#### GIVEN TASK:
Start at the line that has "if obj.type not" and stop at the line that has "return node.outputs[output]". Print those lines and all lines between them exactly, and nothing more.

+++

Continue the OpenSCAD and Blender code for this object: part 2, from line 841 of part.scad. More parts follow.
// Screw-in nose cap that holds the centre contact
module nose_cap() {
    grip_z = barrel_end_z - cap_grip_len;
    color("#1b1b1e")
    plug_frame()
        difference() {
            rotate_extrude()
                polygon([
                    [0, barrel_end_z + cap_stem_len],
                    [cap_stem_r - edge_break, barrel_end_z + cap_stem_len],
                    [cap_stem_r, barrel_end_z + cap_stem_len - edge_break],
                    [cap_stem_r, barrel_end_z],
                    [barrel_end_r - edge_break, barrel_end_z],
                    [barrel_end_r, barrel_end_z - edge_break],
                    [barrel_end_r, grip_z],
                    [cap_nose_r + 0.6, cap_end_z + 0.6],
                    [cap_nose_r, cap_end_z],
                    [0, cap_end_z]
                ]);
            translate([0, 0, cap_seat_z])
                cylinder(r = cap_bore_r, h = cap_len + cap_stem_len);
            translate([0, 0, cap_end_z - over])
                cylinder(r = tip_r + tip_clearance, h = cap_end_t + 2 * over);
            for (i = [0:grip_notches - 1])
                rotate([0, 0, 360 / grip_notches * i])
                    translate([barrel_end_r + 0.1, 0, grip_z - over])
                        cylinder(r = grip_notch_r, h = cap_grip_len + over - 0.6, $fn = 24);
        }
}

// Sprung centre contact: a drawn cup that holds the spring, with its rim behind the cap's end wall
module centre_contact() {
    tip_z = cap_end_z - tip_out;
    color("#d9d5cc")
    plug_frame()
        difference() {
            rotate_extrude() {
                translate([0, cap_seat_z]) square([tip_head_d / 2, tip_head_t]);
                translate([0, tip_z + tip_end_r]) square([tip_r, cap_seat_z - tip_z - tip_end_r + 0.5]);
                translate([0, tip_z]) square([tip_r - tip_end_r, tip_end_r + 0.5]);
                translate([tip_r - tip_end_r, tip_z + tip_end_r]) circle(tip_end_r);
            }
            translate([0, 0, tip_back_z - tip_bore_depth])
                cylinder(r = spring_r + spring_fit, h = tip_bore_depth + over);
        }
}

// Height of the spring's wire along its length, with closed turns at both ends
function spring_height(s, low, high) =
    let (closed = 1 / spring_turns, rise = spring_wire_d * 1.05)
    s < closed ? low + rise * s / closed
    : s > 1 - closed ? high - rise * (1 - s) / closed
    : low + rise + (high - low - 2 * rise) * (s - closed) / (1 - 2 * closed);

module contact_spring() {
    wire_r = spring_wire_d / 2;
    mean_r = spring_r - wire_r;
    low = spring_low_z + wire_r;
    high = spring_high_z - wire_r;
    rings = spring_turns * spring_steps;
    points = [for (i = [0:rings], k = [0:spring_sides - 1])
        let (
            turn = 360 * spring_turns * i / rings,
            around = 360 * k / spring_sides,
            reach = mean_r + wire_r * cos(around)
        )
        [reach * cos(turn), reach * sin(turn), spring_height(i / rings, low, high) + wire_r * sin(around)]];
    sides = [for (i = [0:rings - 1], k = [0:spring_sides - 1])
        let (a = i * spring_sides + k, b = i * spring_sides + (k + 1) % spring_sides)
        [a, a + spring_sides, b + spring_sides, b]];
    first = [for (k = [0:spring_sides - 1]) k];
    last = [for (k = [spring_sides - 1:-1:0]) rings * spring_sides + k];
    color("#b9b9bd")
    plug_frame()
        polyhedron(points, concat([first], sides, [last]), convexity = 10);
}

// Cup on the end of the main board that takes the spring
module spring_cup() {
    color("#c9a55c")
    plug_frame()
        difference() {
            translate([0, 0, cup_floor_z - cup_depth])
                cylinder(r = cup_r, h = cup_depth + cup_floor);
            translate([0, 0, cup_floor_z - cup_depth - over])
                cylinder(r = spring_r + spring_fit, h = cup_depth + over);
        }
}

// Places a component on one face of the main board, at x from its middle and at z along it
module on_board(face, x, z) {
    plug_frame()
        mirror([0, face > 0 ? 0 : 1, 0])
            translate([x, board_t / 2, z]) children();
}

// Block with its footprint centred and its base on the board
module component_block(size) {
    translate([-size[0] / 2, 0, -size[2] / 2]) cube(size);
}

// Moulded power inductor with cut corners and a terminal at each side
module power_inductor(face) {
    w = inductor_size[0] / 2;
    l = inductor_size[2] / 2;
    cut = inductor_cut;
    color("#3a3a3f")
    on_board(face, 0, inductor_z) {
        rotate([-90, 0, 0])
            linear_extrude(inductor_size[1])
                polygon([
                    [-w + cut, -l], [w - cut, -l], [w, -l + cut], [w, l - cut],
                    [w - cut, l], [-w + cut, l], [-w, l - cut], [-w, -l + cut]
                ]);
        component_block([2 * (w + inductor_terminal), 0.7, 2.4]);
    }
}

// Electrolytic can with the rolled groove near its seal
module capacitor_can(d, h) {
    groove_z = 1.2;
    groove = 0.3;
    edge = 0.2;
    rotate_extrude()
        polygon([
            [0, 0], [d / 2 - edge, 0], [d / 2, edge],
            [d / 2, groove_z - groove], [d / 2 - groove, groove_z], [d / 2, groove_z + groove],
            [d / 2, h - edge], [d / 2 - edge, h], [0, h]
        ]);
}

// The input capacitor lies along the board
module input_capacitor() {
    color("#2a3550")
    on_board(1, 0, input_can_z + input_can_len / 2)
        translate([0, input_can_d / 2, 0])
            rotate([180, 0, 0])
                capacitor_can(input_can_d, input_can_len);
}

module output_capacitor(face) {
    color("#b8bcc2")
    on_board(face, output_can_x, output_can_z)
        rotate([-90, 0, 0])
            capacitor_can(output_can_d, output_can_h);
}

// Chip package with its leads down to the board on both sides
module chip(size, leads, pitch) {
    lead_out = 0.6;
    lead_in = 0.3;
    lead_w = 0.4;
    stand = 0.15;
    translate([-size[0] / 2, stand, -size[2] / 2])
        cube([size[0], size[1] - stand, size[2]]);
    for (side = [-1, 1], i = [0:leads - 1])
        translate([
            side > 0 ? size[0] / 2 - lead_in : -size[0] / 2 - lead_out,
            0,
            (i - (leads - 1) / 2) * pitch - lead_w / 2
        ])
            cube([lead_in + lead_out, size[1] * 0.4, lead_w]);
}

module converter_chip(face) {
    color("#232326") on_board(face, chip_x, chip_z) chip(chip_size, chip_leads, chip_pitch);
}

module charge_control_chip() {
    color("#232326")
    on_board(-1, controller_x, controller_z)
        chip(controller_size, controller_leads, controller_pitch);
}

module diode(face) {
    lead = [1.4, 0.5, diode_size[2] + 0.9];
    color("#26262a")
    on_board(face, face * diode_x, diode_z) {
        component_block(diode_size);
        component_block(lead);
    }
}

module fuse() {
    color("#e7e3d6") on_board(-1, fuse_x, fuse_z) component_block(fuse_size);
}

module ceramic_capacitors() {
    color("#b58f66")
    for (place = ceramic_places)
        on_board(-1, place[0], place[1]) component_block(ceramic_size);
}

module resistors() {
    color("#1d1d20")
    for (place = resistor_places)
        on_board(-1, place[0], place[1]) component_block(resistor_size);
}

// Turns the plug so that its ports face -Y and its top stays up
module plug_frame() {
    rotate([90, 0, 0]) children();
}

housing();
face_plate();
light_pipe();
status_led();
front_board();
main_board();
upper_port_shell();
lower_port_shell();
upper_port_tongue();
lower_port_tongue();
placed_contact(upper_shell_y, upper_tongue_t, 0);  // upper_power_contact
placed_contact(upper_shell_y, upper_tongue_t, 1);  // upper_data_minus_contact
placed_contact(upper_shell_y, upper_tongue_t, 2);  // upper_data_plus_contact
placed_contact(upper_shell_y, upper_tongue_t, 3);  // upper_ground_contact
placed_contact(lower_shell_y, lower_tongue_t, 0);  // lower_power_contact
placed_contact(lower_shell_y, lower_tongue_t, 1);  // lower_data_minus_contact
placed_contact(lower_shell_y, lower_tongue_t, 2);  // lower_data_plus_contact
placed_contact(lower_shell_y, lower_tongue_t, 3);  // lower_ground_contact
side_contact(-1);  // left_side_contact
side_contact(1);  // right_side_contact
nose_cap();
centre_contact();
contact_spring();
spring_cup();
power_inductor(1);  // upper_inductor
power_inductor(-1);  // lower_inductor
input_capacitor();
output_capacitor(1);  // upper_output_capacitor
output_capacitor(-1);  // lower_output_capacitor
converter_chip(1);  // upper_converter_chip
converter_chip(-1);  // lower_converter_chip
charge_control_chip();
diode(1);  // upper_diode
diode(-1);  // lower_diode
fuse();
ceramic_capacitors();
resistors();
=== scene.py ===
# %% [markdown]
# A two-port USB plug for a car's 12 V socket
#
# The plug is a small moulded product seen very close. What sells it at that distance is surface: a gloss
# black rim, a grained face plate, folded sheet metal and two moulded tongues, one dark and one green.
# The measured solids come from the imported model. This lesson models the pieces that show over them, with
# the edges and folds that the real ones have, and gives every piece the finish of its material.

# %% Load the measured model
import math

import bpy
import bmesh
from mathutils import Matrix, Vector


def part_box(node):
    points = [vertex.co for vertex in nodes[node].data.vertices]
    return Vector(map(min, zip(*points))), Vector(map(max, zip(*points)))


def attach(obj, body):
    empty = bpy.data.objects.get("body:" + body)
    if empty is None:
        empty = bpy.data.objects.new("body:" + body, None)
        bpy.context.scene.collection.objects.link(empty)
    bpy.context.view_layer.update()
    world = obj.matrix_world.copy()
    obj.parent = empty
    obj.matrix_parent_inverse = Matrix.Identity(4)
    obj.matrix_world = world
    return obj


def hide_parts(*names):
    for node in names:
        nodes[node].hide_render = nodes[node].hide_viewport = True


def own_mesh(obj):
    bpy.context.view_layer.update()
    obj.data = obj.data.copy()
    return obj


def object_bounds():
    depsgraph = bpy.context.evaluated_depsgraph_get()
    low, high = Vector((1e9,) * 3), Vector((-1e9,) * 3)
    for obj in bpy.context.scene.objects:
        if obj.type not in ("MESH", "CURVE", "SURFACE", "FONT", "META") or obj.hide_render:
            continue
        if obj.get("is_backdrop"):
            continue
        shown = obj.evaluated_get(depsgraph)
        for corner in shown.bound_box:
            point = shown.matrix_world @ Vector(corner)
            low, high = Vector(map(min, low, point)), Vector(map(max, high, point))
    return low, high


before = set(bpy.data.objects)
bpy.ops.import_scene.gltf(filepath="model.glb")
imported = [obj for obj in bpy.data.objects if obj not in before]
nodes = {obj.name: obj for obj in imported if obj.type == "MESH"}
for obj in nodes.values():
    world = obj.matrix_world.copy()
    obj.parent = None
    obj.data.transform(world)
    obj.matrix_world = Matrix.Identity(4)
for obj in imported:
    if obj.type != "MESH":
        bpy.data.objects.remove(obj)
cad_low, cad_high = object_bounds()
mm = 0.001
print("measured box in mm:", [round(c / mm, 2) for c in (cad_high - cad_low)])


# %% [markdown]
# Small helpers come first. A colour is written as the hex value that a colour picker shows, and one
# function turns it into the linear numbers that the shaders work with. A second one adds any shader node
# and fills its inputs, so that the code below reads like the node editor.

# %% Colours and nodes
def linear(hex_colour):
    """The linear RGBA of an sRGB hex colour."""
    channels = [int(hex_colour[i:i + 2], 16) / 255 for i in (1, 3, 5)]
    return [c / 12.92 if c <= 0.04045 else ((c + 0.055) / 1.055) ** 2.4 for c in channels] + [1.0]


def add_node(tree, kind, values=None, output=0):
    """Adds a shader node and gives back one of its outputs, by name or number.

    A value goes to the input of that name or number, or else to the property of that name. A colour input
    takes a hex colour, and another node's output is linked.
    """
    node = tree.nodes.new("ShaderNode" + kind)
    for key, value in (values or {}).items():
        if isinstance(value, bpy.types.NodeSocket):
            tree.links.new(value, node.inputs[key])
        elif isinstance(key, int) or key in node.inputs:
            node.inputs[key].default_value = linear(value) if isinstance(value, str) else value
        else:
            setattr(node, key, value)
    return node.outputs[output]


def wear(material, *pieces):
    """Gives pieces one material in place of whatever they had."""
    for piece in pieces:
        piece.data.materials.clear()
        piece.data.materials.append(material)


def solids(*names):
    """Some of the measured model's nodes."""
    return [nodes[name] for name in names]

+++

#### THE SOLUTION:
        if obj.type not in ("MESH", "CURVE", "SURFACE", "FONT", "META") or obj.hide_render:
            continue
        if obj.get("is_backdrop"):
            continue
        shown = obj.evaluated_get(depsgraph)
        for corner in shown.bound_box:
            point = shown.matrix_world @ Vector(corner)
            low, high = Vector(map(min, low, point)), Vector(map(max, high, point))
    return low, high


before = set(bpy.data.objects)
bpy.ops.import_scene.gltf(filepath="model.glb")
imported = [obj for obj in bpy.data.objects if obj not in before]
nodes = {obj.name: obj for obj in imported if obj.type == "MESH"}
for obj in nodes.values():
    world = obj.matrix_world.copy()
    obj.parent = None
    obj.data.transform(world)
    obj.matrix_world = Matrix.Identity(4)
for obj in imported:
    if obj.type != "MESH":
        bpy.data.objects.remove(obj)
cad_low, cad_high = object_bounds()
mm = 0.001
print("measured box in mm:", [round(c / mm, 2) for c in (cad_high - cad_low)])


# %% [markdown]
# Small helpers come first. A colour is written as the hex value that a colour picker shows, and one
# function turns it into the linear numbers that the shaders work with. A second one adds any shader node
# and fills its inputs, so that the code below reads like the node editor.

# %% Colours and nodes
def linear(hex_colour):
    """The linear RGBA of an sRGB hex colour."""
    channels = [int(hex_colour[i:i + 2], 16) / 255 for i in (1, 3, 5)]
    return [c / 12.92 if c <= 0.04045 else ((c + 0.055) / 1.055) ** 2.4 for c in channels] + [1.0]


def add_node(tree, kind, values=None, output=0):
    """Adds a shader node and gives back one of its outputs, by name or number.

    A value goes to the input of that name or number, or else to the property of that name. A colour input
    takes a hex colour, and another node's output is linked.
    """
    node = tree.nodes.new("ShaderNode" + kind)
    for key, value in (values or {}).items():
        if isinstance(value, bpy.types.NodeSocket):
            tree.links.new(value, node.inputs[key])
        elif isinstance(key, int) or key in node.inputs:
            node.inputs[key].default_value = linear(value) if isinstance(value, str) else value
        else:
            setattr(node, key, value)
    return node.outputs[output]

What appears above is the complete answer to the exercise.